Ethical Concerns of Generative AI and Mitigation Strategies: A Systematic Mapping Study
- URL: http://arxiv.org/abs/2502.00015v1
- Date: Wed, 08 Jan 2025 13:05:19 GMT
- Title: Ethical Concerns of Generative AI and Mitigation Strategies: A Systematic Mapping Study
- Authors: Yutan Huang, Chetan Arora, Wen Cheng Houng, Tanjila Kanij, Anuradha Madulgalla, John Grundy,
- Abstract summary: This paper aims to identify and categorize the key ethical concerns associated with using Large Language Models.<n>We examine existing mitigation strategies and assess the outstanding challenges in implementing these strategies across various domains.

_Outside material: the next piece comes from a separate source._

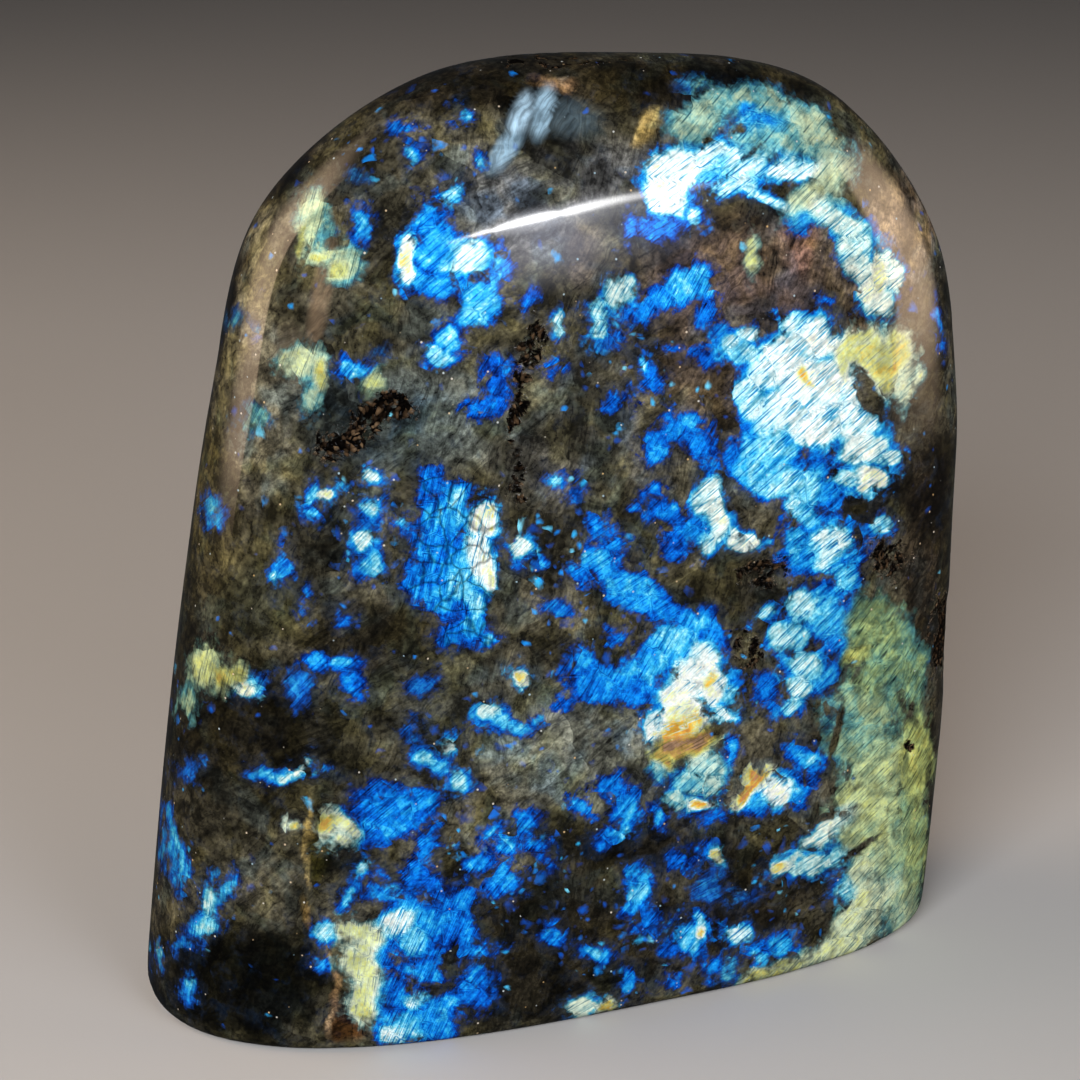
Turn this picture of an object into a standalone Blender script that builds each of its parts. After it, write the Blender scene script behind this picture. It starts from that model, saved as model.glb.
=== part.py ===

- Score: 7.694895971261275
- License: http://creativecommons.org/licenses/by/4.0/
- Abstract: [Context] Generative AI technologies, particularly Large Language Models (LLMs), have transformed numerous domains by enhancing convenience and efficiency in information retrieval, content generation, and decision-making processes. However, deploying LLMs also presents diverse ethical challenges, and their mitigation strategies remain complex and domain-dependent. [Objective] This paper aims to identify and categorize the key ethical concerns associated with using LLMs, examine existing mitigation strategies, and assess the outstanding challenges in implementing these strategies across various domains. [Method] We conducted a systematic mapping study, reviewing 39 studies that discuss ethical concerns and mitigation strategies related to LLMs. We analyzed these ethical concerns using five ethical dimensions that we extracted based on various existing guidelines, frameworks, and an analysis of the mitigation strategies and implementation challenges. [Results] Our findings reveal that ethical concerns in LLMs are multi-dimensional and context-dependent. While proposed mitigation strategies address some of these concerns, significant challenges still remain. [Conclusion] Our results highlight that ethical issues often hinder the practical implementation of the mitigation strategies, particularly in high-stake areas like healthcare and public governance; existing frameworks often lack adaptability, failing to accommodate evolving societal expectations and diverse contexts.